Dans la seconde moitié du quattrocento, le milieu napolitain attire des peintres de l’Italie centrale ou septentrionale, de l’Espagne méditerranéenne et de la Sicile ; l’école flamande est présente dans les collections royales. La formation d’Antonello* de Messine bénéficie de ce croisement d’influences. Un seul maître local est de quelque notoriété : Colantonio, auteur entre 1445 et 1465 de panneaux d’un réalisme méticuleux. Au début du xvie s., Antonio Solario, originaire de la Vénétie, peint à fresque la vie de saint Benoît dans le cloître des Santi Severino e Sossio. L’étude de Raphaël est à la source du maniérisme gracieux d’Andrea Sabatini, natif de Salerne (v. 1490 - v. 1530).

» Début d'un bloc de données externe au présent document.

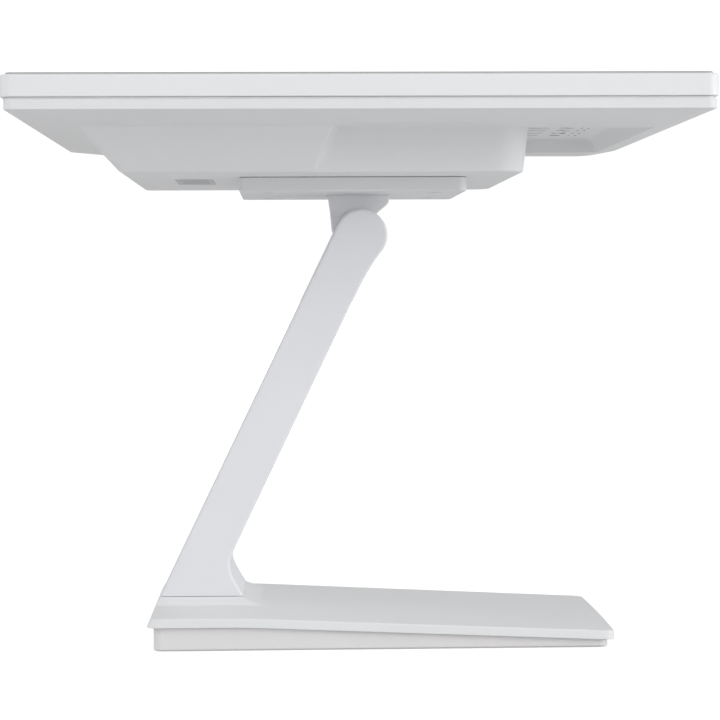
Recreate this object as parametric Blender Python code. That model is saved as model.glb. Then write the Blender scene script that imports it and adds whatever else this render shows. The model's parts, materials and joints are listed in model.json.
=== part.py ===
"""POS touchscreen terminal: a flat display head on a leaning arm and a wedge-shaped base.

World frame: +Z up, the operator's side (front) faces -Y, X runs across the screen.
The origin is on the counter, under the middle of the head, which is also the bottom centre
of the whole object's box. The head lies flat, screen up: its tilt hinge's rest position.
All dimensions below are millimetres, measured along Y from the middle of the base, and are
moved to the origin and scaled to metres when a mesh is made.
"""

import math

import bmesh
import bpy
from mathutils import Matrix, Vector

MM = 0.001
ORIGIN_Y = 11.2                # the world origin, measured from the middle of the base
GAP = 0.3                      # clearance between touching pieces

# Display head
HEAD_HALF_X = 180.0
HEAD_FRONT_Y = -133.3
HEAD_REAR_Y = 156.0
HEAD_CORNER_R = 5.0
BEZEL_TOP_Z = 245.7
BEZEL_BOTTOM_Z = 236.9
BEZEL_WALL = 2.6
BEZEL_LIP = 1.9
LEDGE_INSET = 18.0
LEDGE_TOP_Z = 244.1
LEDGE_BOTTOM_Z = 242.3
GLASS_TOP_Z = 246.5
GLASS_BOTTOM_Z = 244.4
GLASS_INSET = 2.25
LCD_HALF_X = 161.0
LCD_Y = (-112.7, 136.7)
LCD_Z = (237.1, 243.9)

# Rear cover: rim, shallow tray and computer hump
RIM_INSET = 1.1
RIM_TOP_Z = 235.8
RIM_BOTTOM_Z = 231.75
TONGUE_INSET = 3.0
TONGUE_TOP_Z = 238.2
CAVITY_INSET = 4.4
INSIDE_TOP_Z = TONGUE_TOP_Z + 2.0      # the hollows run out past the top of the cover
PLANE_Z = 228.2
PLANE_HALF_X = 150.0
PLANE_FRONT_Y = -116.3
PLANE_REAR_Y = 129.7
WALL = 2.5
HUMP_BOTTOM_Z = 209.1
HUMP_RISE = PLANE_Z - HUMP_BOTTOM_Z
HUMP_BOTTOM_HALF_X = 111.0
HUMP_TOP_HALF_X = 113.5
HUMP_SKIRT_HALF_X = 131.0
HUMP_FRONT_BOTTOM_Y = -60.6
HUMP_FRONT_TOP_Y = -62.7
HUMP_CREASE_BOTTOM_Y = 29.7
HUMP_CREASE_TOP_Y = 20.7
HUMP_REAR_BOTTOM_Y = 111.7
HUMP_REAR_TOP_Y = 130.7
HUMP_CORNER_R = 10.0
BAY_HALF_X = 111.0
BAY_CEILING_Z = 234.5
BAY_FRONT_TOP_Y = -103.0
BAY_FRONT_LOW_Y = -114.3
VENT_HALF_X = 34.0
VENT_Y = (74.5, 91.8)
COVER_SCREWS = ((-118.0, -122.0), (118.0, -122.0), (-118.0, 145.0), (118.0, 145.0))
COVER_BOSS_R = 4.6
COVER_SCREW_HOLE_R = 1.75

# Electronics in the hump
MOUNT_POINTS = [(x, y) for x in (-37.5, 37.5) for y in (-25.5, 49.5)]
BOARD_BOTTOM_Z = 214.5
BOARD_TOP_Z = 216.1
MODULE_Z = 216.5               # the underside of what stands over the board
PORT_FRONT_Y = -61.0
PORT_BASE_Z = BOARD_TOP_Z + GAP

# Mount plate and hinge
PLATE_HALF_X = 61.7
PLATE_Y = (-38.9, 62.2)
PLATE_Z = (202.7, 208.4)
PLATE_CORNER_R = 4.0
FLANGE_HALF_X = 25.0
FLANGE_Y = (-14.0, 30.0)
FLANGE_Z = (205.7, 208.5)
HINGE_Y = 7.15
HINGE_Z = 183.8
SHAFT_R = 4.0
SLEEVE_R = SHAFT_R + GAP       # the bore of everything that sits on the shaft
BUSH_R = 6.5
BORE_R = BUSH_R + GAP
TONGUE_HALF_X = 10.0
SLOT_HALF_X = 10.4
SLOT_R = 13.7

# Arm
ARM_HALF_X = 34.35
ARM_HEAD_R = 11.7
ARM_LEAN = math.radians(25.75)
ARM_THICK = 20.9
ARM_FOOT_Z = 20.3
ARM_EDGE_R = 1.2
CHANNEL_HALF_X = 30.0
CHANNEL_DEPTH = 17.0
CHANNEL_TOP, CHANNEL_END = 22.0, 166.0     # distances down the arm from the hinge
ARM_BOLTS = [(x, y) for x in (-20.0, 20.0) for y in (72.5, 88.0)]

# Base
BASE_REAR_HALF_X = 75.5
BASE_FRONT_HALF_X = 70.5
BASE_HALF_Y = 103.5
BASE_CORNER_R = 5.0
LIP_REAR_Z = 14.7
LIP_FRONT_Z = 8.4
LIP_BREAK_Y = 56.7
LIP_THICK = 4.1
CROWN_REAR = 3.0
CROWN_FRONT = 0.6
CROWN_RUN = 160.0              # length from the front over which the crown grows
COVER_SKIN = 2.6
PEDESTAL_TOP_Z = 19.6
PEDESTAL_FRONT_Y = 61.4
PEDESTAL_SPREAD = 2.07         # how far its chamfer runs out for each millimetre of drop
TRAY_INSET = 3.0
TRAY_REAR_Y = 103.0            # before its inset
TRAY_BOTTOM_Z = 0.5
TRAY_FLOOR_Z = 3.6
BASE_SCREWS = ((-60.0, 84.0), (60.0, 84.0), (-56.0, -86.0), (56.0, -86.0))
FEET = ((-60.0, 64.0), (60.0, 64.0), (-56.0, -66.0), (56.0, -66.0))
FOOT_R = 8.0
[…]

L’âge baroque et la peinture napolitaine

Le véritable épanouissement de l’art napolitain s’est accompli sous le signe du baroque, entre les dernières années du xvie s. et le milieu du xviiie. Le début de cette période est marqué par une grande activité dans le domaine de la construction. Pour le vice-roi espagnol, Domenico Fontana, de Lugano, élève un palais plutôt sévère, devenu le Palazzo Reale. L’architecture religieuse bénéficie de la vitalité des ordres. Le Florentin Giovanni Antonio Dosio, par exemple, élève l’église San Filippo Neri, dite « des Gerolomini », et commence à reconstruire la chartreuse de San Martino, haut lieu de baroque napolitain, que Cosimo Fanzago, de Bergame, achèvera dans un style plus pittoresque. Dans l’ensemble, il faut l’avouer, cette architecture manque de hardiesse. À Naples, l’église baroque est surtout le cadre d’une décoration somptueuse, dont l’essentiel est offert par la peinture. Or, l’école napolitaine a la première place, après celle de Rome, dans l’Italie de l’époque baroque.